I remain doubtful that the Sox will deal Kahnle. This is the first time he’s been good in the majors, and he’ll enter his first arb year with a minimum of saves to his name over two seasons with Colorado and one with the Sox, so there’s no salary surge. His trade value stands a good chance at being far from the point of diminishing returns, and the White Sox probably don’t to kill Renteria with blown saves.

But even if the White Sox retain Kahnle, this bullpen looks awful.

  • Tommy Kahnle
  • Dan Jennings
  • Chris Beck?
  • David Holmberg?
  • Juan Minaya?
  • Gregory Infante?

This picture looked better before Zack Burdi tore his UCL, but he’s likely to undergo Tommy John surgery and be out of action for most of 2018, if not all of it. With him out of the picture, the candidates are all guys we’ve seen before (Brad Goldberg, Matt Purke, Tyler Danish), or ones who haven’t knocked down the door (Brian Clark).

The one name I haven’t mentioned is Carson Fulmer. He’s spent the entire year as a starter, and I’d expect him to finish the year like that, as he didn’t benefit from the oscillation between levels and roles last year. But he hasn’t exactly thrived by spending the entire year in the Charlotte rotation, either.

  • First month: 5-1, 2.72 ERA, 39.2 IP, 12 BB, 33 K, .235/.301/.396 against
  • Last two: 1-5, 7.90 ERA, 49 IP, 32 BB, 31 K, .291/.397/.508 against

I’d started to believe in Fulmer’s starting potential because he found success in shaping his fastball, but what looked initially like a slump has now defined his season. Not only has he stopped missing bats, but he’s only pitched into the sixth inning twice in his last 11 starts. You usually see more at-bats end in strikeouts when throwing that many pitches.

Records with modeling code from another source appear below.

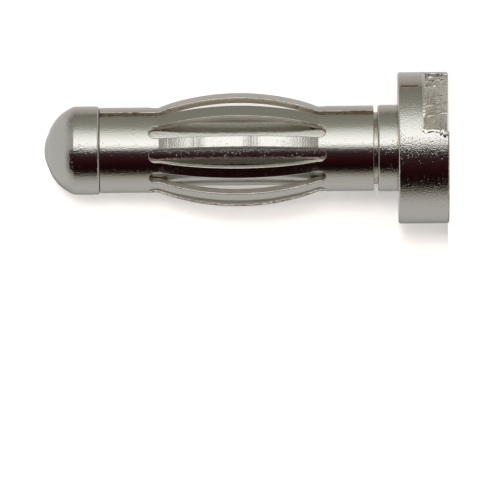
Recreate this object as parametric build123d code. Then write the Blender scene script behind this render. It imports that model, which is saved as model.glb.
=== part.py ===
"""A 4 mm lantern spring plug for a battery lead, in millimetres, +Z up.

The plug stands on its head with its nose up. It is two pieces: a turned pin, and a spring
sleeve rolled from slotted sheet that is sprung over the pin's waist. The origin is the centre
of the head's rear face.
"""

import os
from math import atan, degrees, radians, sin, tan

from build123d import *

# Head: a plain disc that stops the plug at the socket's face
head_diameter = 6.0
head_length = 2.0
head_edge = 0.08

# Wire slot: milled into the head's rear face with one round cutter, from the rim to the middle,
# so that the wire is soldered in at right angles to the plug
wire_slot_width = 3.0
wire_slot_depth = 1.02
wire_slot_heading = -46.75
wire_slot_end = 0.15

# Collar: the shoulder in front of the head
collar_diameter = 3.42
collar_length = 0.8
collar_edge = 0.1

# Waist: the thin part of the pin that the sleeve sits on
waist_diameter = 2.85
sleeve_clearance = 0.015
rear_gap = 0.16
front_gap = 0.05

# Nose: a short cylinder that rolls over into a dome, and the low pip that parting off leaves
nose_diameter = 3.5
nose_land = 0.94
nose_edge = 0.08
nose_roll = 0.7
dome_height = 1.042
dome_crown = 0.18
pip_diameter = 1.31
pip_height = 0.158

# Spring sleeve: slotted sheet, rolled until its two edges nearly meet, with its ribs bowed out
sheet = 0.25
sleeve_length = 10.85
rib_count = 11
rib_width = 0.465
seam_gap = 0.28
seam_heading = -33.45
rear_band = 1.9
front_band = 1.95
rear_land = 0.25
front_land = 0.35
bow_height = 0.57
bend_radius = 0.3

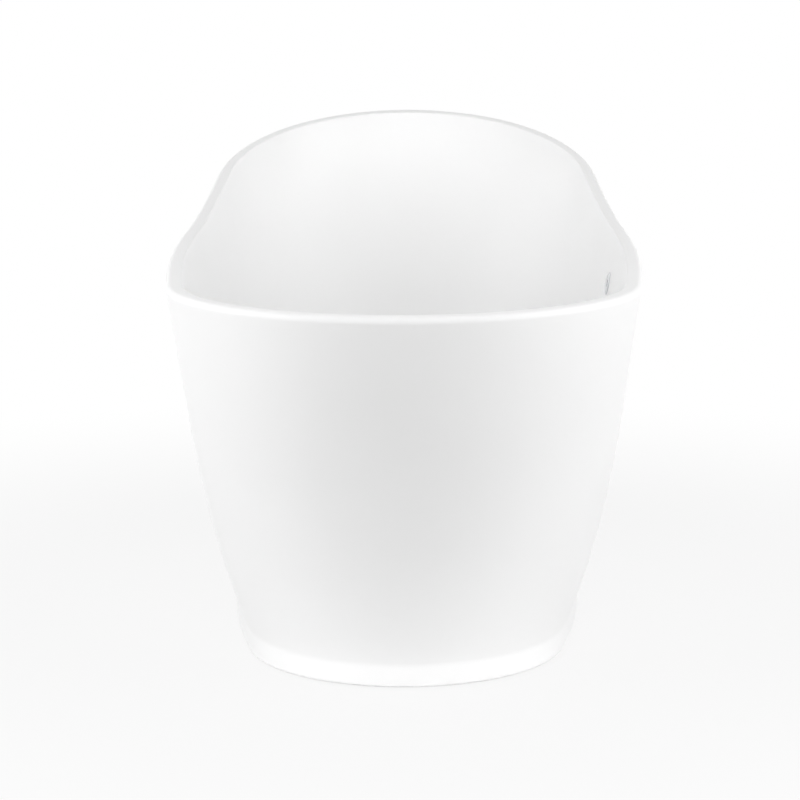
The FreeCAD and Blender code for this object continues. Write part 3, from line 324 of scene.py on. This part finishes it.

A bullpen future beckons, and that’s more than a consolation prize if his top two pitches can play up an inning or two at a time. Michael Kopech, Jordan Guerrero and Spencer Adams are going to need starts in Charlotte in the near future, and the Sox are going to need relievers who inspire confidence. The timing comes down to Fulmer’s own confidence, and whether it’d be better letting start the season tailoring his approach for relief, rather than looking for him to bring stability to a desperate situation. That didn’t work out so well the last time.